**Exercise**
Go through the records and give each one again exactly.

**Working data**
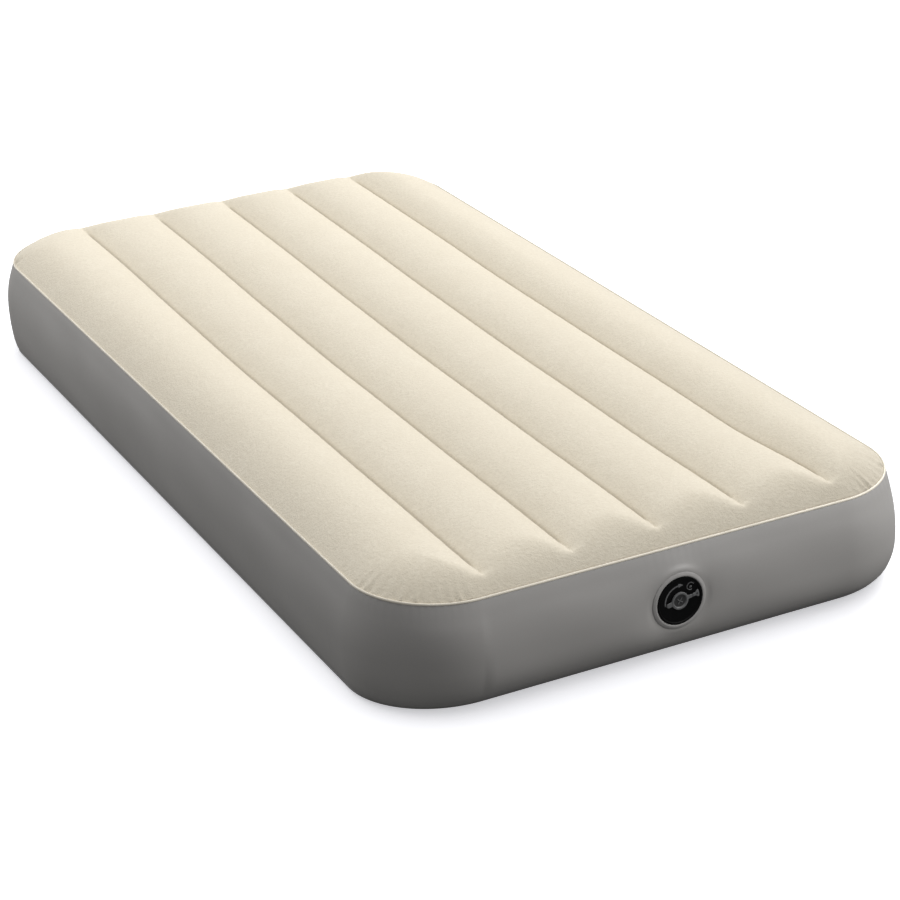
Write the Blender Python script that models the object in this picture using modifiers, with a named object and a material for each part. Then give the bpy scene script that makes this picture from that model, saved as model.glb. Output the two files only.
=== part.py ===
"""Single inflatable air mattress with five lengthwise beams and a two-in-one valve.

Metres, +Z up. The origin is on the floor under the middle of the bed, +Y runs along
its length and the valve is in the middle of the short wall at -Y.
"""

import math

import bmesh
import bpy
from mathutils import Matrix, Vector

# Outline of the inflated bed
LENGTH = 1.91
WIDTH = 0.99
CORNER_RADIUS = 0.17
GAP = 0.0003                # left between pieces that touch
SHEET = 0.0008              # thickness of the coated sheets

# Side wall: how far it stands in from the outline at its seams, and how high they are
TOP_SEAM_Z = 0.186
TOP_SEAM_INSET = 0.022
BULGE_Z = 0.084
BULGE_POWER = 2.25          # shape of the wall above the bulge
BOTTOM_SEAM_Z = 0.008
SIDE_FOOT_INSET = 0.0275    # where the wall's curve would meet the floor, long sides
END_FOOT_INSET = 0.070      # and short ends, which are rounder below
FOOT_POWER = 2.5            # shape of the wall below the bulge, a superellipse
SEAM_RADIUS = 0.0016
SEAM_CLEARANCE = 0.0022     # from a seam's centre to the edge of a sheet that it joins
WALL_ROWS = 15

# Top: six panels between five welded grooves
CROWN_Z = 0.226
GROOVE_Z = 0.2005
GROOVE_SPACING = 0.152
GROOVE_COUNT = 5
GROOVE_END_Y = 0.86
GROOVE_FADE = 0.030         # a groove is gone this close to the seam
BLEND_POWER = 4             # how sharply a groove meets the rolled edge
EDGE_ROLL = 0.10            # width over which the top rises from its seam to the crown
ROLL_POWER = 2.0
PANEL_POWER = 2.3

# Bottom
SIDE_FLOOR_INSET, END_FLOOR_INSET = 0.045, 0.085

# Inner beams
WEB_THICKNESS = 0.0006
WELD_STRIP_WIDTH = 0.024
WELD_STRIP_THICKNESS = 0.0006

# Valve: radii from its axis, and depths from the flattened wall, outwards positive
VALVE_X, VALVE_Z = 0.008, 0.1000
VALVE_PLANE_INSET = 0.006
FLAT_RADIUS = 0.056         # the stiff valve holds the wall flat this far out
FLAT_FADE_RADIUS = 0.084
FLAT_FADE_HEIGHT = 0.016    # and lets go of it over this height next to a seam
WALL_HOLE_RADIUS = 0.0409
HOLE_CUTTER_LENGTH = 0.03
COLLAR_INNER, COLLAR_OUTER = 0.0411, 0.0480
PATCH_RADIUS = 0.0500
BASE_OUTER, BASE_BORE = 0.0388, 0.0354
BASE_FLANGE_RADIUS = 0.0470
BASE_FRONT, BASE_BACK = -0.0017, -0.0150
HEAD_RADIUS = 0.0405
HEAD_RIM_WIDTH = 0.0036
FACE_OUT = 0.0010
BARREL_OUTER, BARREL_INNER = 0.0336, 0.0312
BARREL_BACK = -0.0135
THROAT_RADIUS, THROAT_OUTER = 0.0104, 0.0126
THROAT_BACK = -0.0180
THREAD_PITCH = 0.005
THREAD_RADIUS = 0.00075     # half the width of a thread ridge
THREAD_SINK = 0.00030       # how far a ridge's middle is sunk from its crest's half width
BASE_THREAD_START = -0.0130
INSERT_THREAD_START = -0.0105
STEPS = 48                  # sides of a turned piece

# Inflation cap and its strap
STRAP_TILT = math.radians(10)
HINGE_RADIUS = 0.0225
HINGE_CLEARANCE = 0.0013    # from the hinge's axis to the strap's two halves
TAB_REACH = 0.0215
ANCHOR_REACH = 0.0345
CAP_RADIUS = 0.0148
BUNG_TOP_RADIUS, BUNG_END_RADIUS = 0.0100, 0.0091
BUNG_DEPTH = 0.0080

# Check flap
FLAP_PIVOT_RISE = 0.0142
FLAP_RADIUS = 0.0124
FLAP_THICKNESS = 0.0010

VALVE_Y = -LENGTH / 2 + VALVE_PLANE_INSET
VALVE_CENTRE = Vector((VALVE_X, VALVE_Y, VALVE_Z))


def clear_scene():
    for old in list(bpy.data.objects):
        bpy.data.objects.remove(old, do_unlink=True)


def new_collection(name):
    collection = bpy.data.collections.new(name)
    bpy.context.scene.collection.children.link(collection)
    return collection


def make_material(name, colour, roughness):
    material = bpy.data.materials.new(name)
    material.use_nodes = True
    shader = material.node_tree.nodes["Principled BSDF"]
    shader.inputs["Base Color"].default_value = (*colour, 1.0)
    shader.inputs["Roughness"].default_value = roughness
    shader.inputs["Metallic"].default_value = 0.0
    return material


clear_scene()
PARTS = new_collection("air_mattress")
CUTTERS = new_collection("cutters")
FLOCK = make_material("flocked_top", (0.80, 0.75, 0.64), 0.95)
WALL_VINYL = make_material("wall_vinyl", (0.20, 0.19, 0.18), 0.45)
BASE_VINYL = make_material("base_vinyl", (0.17, 0.165, 0.16), 0.55)
SEAM_VINYL = make_material("seam_vinyl", (0.62, 0.58, 0.50), 0.5)
FIBRE = make_material("beam_fibre", (0.75, 0.75, 0.74), 0.9)
COLLAR_VINYL = make_material("collar_vinyl", (0.26, 0.255, 0.25), 0.4)
BLACK_PLASTIC = make_material("valve_black", (0.012, 0.012, 0.012), 0.35)
CAP_PLASTIC = make_material("cap_grey", (0.055, 0.055, 0.055), 0.4)
RUBBER = make_material("valve_rubber", (0.03, 0.03, 0.03), 0.7)


# ---------------------------------------------------------------- shared tools

def add_mesh(name, bm, material, collection=PARTS):
    """Turns a bmesh into a named object."""
    mesh = bpy.data.meshes.new(name)
    bm.to_mesh(mesh)
    bm.free()
    mesh.materials.append(material)
    piece = bpy.data.objects.new(name, mesh)
    collection.objects.link(piece)
    return piece


def smooth(piece, angle=35):
    piece.data.shade_smooth()
    piece.data.set_sharp_from_angle(angle=math.radians(angle))


def solidify(piece, thickness, offset=-1.0):
    shell = piece.modifiers.new("thickness", "SOLIDIFY")
    shell.thickness = thickness
    shell.offset = offset
    shell.use_even_offset = True


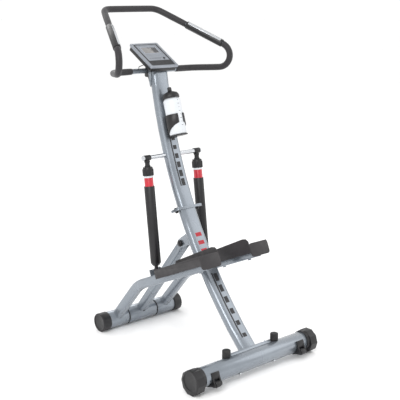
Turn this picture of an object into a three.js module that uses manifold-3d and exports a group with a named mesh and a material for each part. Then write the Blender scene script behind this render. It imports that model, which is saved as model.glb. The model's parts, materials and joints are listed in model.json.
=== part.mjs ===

**Reply**
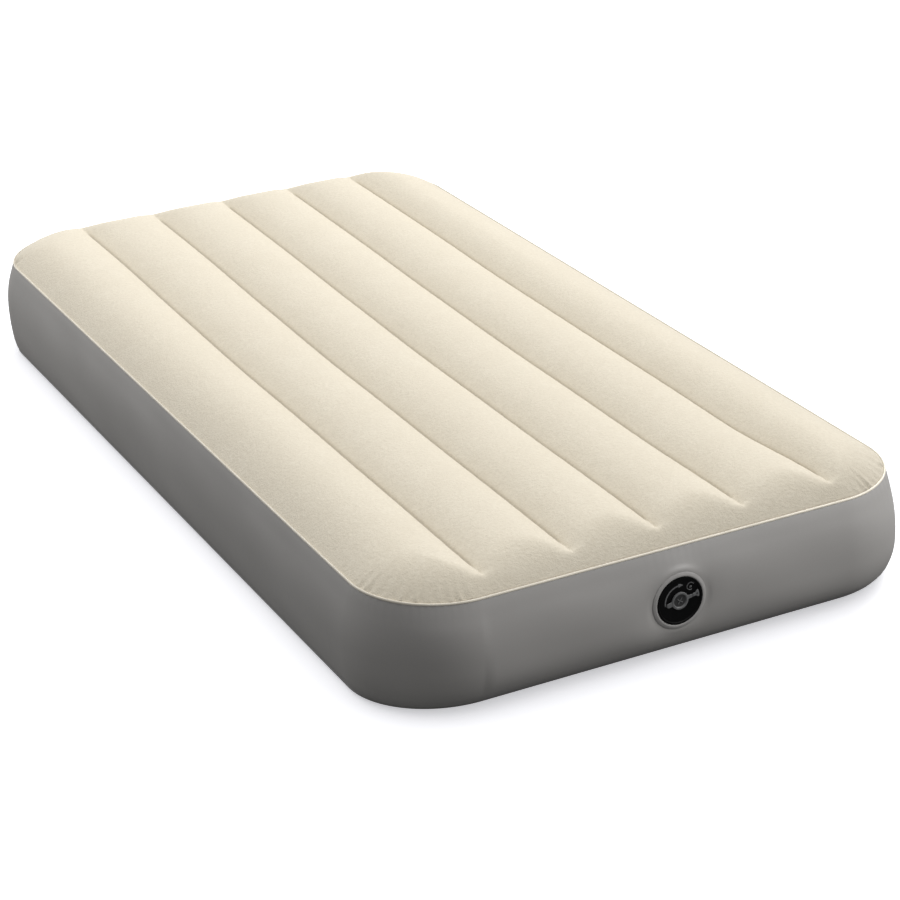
Write the Blender Python script that models the object in this picture using modifiers, with a named object and a material for each part. Then give the bpy scene script that makes this picture from that model, saved as model.glb. Output the two files only.
=== part.py ===
"""Single inflatable air mattress with five lengthwise beams and a two-in-one valve.

Metres, +Z up. The origin is on the floor under the middle of the bed, +Y runs along
its length and the valve is in the middle of the short wall at -Y.
"""

import math

import bmesh
import bpy
from mathutils import Matrix, Vector

# Outline of the inflated bed
LENGTH = 1.91
WIDTH = 0.99
CORNER_RADIUS = 0.17
GAP = 0.0003                # left between pieces that touch
SHEET = 0.0008              # thickness of the coated sheets

# Side wall: how far it stands in from the outline at its seams, and how high they are
TOP_SEAM_Z = 0.186
TOP_SEAM_INSET = 0.022
BULGE_Z = 0.084
BULGE_POWER = 2.25          # shape of the wall above the bulge
BOTTOM_SEAM_Z = 0.008
SIDE_FOOT_INSET = 0.0275    # where the wall's curve would meet the floor, long sides
END_FOOT_INSET = 0.070      # and short ends, which are rounder below
FOOT_POWER = 2.5            # shape of the wall below the bulge, a superellipse
SEAM_RADIUS = 0.0016
SEAM_CLEARANCE = 0.0022     # from a seam's centre to the edge of a sheet that it joins
WALL_ROWS = 15

# Top: six panels between five welded grooves
CROWN_Z = 0.226
GROOVE_Z = 0.2005
GROOVE_SPACING = 0.152
GROOVE_COUNT = 5
GROOVE_END_Y = 0.86
GROOVE_FADE = 0.030         # a groove is gone this close to the seam
BLEND_POWER = 4             # how sharply a groove meets the rolled edge
EDGE_ROLL = 0.10            # width over which the top rises from its seam to the crown
ROLL_POWER = 2.0
PANEL_POWER = 2.3

# Bottom
SIDE_FLOOR_INSET, END_FLOOR_INSET = 0.045, 0.085

# Inner beams
WEB_THICKNESS = 0.0006
WELD_STRIP_WIDTH = 0.024
WELD_STRIP_THICKNESS = 0.0006

# Valve: radii from its axis, and depths from the flattened wall, outwards positive
VALVE_X, VALVE_Z = 0.008, 0.1000
VALVE_PLANE_INSET = 0.006
FLAT_RADIUS = 0.056         # the stiff valve holds the wall flat this far out
FLAT_FADE_RADIUS = 0.084
FLAT_FADE_HEIGHT = 0.016    # and lets go of it over this height next to a seam
WALL_HOLE_RADIUS = 0.0409
HOLE_CUTTER_LENGTH = 0.03
COLLAR_INNER, COLLAR_OUTER = 0.0411, 0.0480
PATCH_RADIUS = 0.0500
BASE_OUTER, BASE_BORE = 0.0388, 0.0354
BASE_FLANGE_RADIUS = 0.0470
BASE_FRONT, BASE_BACK = -0.0017, -0.0150
HEAD_RADIUS = 0.0405
HEAD_RIM_WIDTH = 0.0036
FACE_OUT = 0.0010
BARREL_OUTER, BARREL_INNER = 0.0336, 0.0312
BARREL_BACK = -0.0135
THROAT_RADIUS, THROAT_OUTER = 0.0104, 0.0126
THROAT_BACK = -0.0180
THREAD_PITCH = 0.005
THREAD_RADIUS = 0.00075     # half the width of a thread ridge
THREAD_SINK = 0.00030       # how far a ridge's middle is sunk from its crest's half width
BASE_THREAD_START = -0.0130
INSERT_THREAD_START = -0.0105
STEPS = 48                  # sides of a turned piece

# Inflation cap and its strap
STRAP_TILT = math.radians(10)
HINGE_RADIUS = 0.0225
HINGE_CLEARANCE = 0.0013    # from the hinge's axis to the strap's two halves
TAB_REACH = 0.0215
ANCHOR_REACH = 0.0345
CAP_RADIUS = 0.0148
BUNG_TOP_RADIUS, BUNG_END_RADIUS = 0.0100, 0.0091
BUNG_DEPTH = 0.0080

# Check flap
FLAP_PIVOT_RISE = 0.0142
FLAP_RADIUS = 0.0124
FLAP_THICKNESS = 0.0010

VALVE_Y = -LENGTH / 2 + VALVE_PLANE_INSET
VALVE_CENTRE = Vector((VALVE_X, VALVE_Y, VALVE_Z))


def clear_scene():
    for old in list(bpy.data.objects):
        bpy.data.objects.remove(old, do_unlink=True)


def new_collection(name):
    collection = bpy.data.collections.new(name)
    bpy.context.scene.collection.children.link(collection)
    return collection


def make_material(name, colour, roughness):
    material = bpy.data.materials.new(name)
    material.use_nodes = True
    shader = material.node_tree.nodes["Principled BSDF"]
    shader.inputs["Base Color"].default_value = (*colour, 1.0)
    shader.inputs["Roughness"].default_value = roughness
    shader.inputs["Metallic"].default_value = 0.0
    return material


clear_scene()
PARTS = new_collection("air_mattress")
CUTTERS = new_collection("cutters")
FLOCK = make_material("flocked_top", (0.80, 0.75, 0.64), 0.95)
WALL_VINYL = make_material("wall_vinyl", (0.20, 0.19, 0.18), 0.45)
BASE_VINYL = make_material("base_vinyl", (0.17, 0.165, 0.16), 0.55)
SEAM_VINYL = make_material("seam_vinyl", (0.62, 0.58, 0.50), 0.5)
FIBRE = make_material("beam_fibre", (0.75, 0.75, 0.74), 0.9)
COLLAR_VINYL = make_material("collar_vinyl", (0.26, 0.255, 0.25), 0.4)
BLACK_PLASTIC = make_material("valve_black", (0.012, 0.012, 0.012), 0.35)
CAP_PLASTIC = make_material("cap_grey", (0.055, 0.055, 0.055), 0.4)
RUBBER = make_material("valve_rubber", (0.03, 0.03, 0.03), 0.7)


# ---------------------------------------------------------------- shared tools

def add_mesh(name, bm, material, collection=PARTS):
    """Turns a bmesh into a named object."""
    mesh = bpy.data.meshes.new(name)
    bm.to_mesh(mesh)
    bm.free()
    mesh.materials.append(material)
    piece = bpy.data.objects.new(name, mesh)
    collection.objects.link(piece)
    return piece


def smooth(piece, angle=35):
    piece.data.shade_smooth()
    piece.data.set_sharp_from_angle(angle=math.radians(angle))


def solidify(piece, thickness, offset=-1.0):
    shell = piece.modifiers.new("thickness", "SOLIDIFY")
    shell.thickness = thickness
    shell.offset = offset
    shell.use_even_offset = True


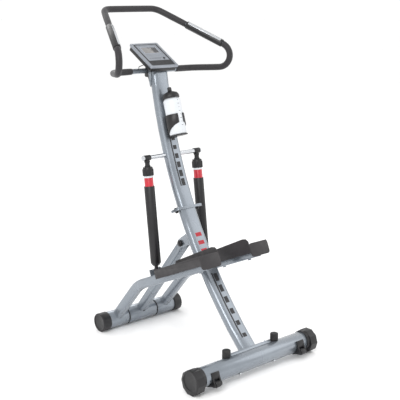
Turn this picture of an object into a three.js module that uses manifold-3d and exports a group with a named mesh and a material for each part. Then write the Blender scene script behind this render. It imports that model, which is saved as model.glb. The model's parts, materials and joints are listed in model.json.
=== part.mjs ===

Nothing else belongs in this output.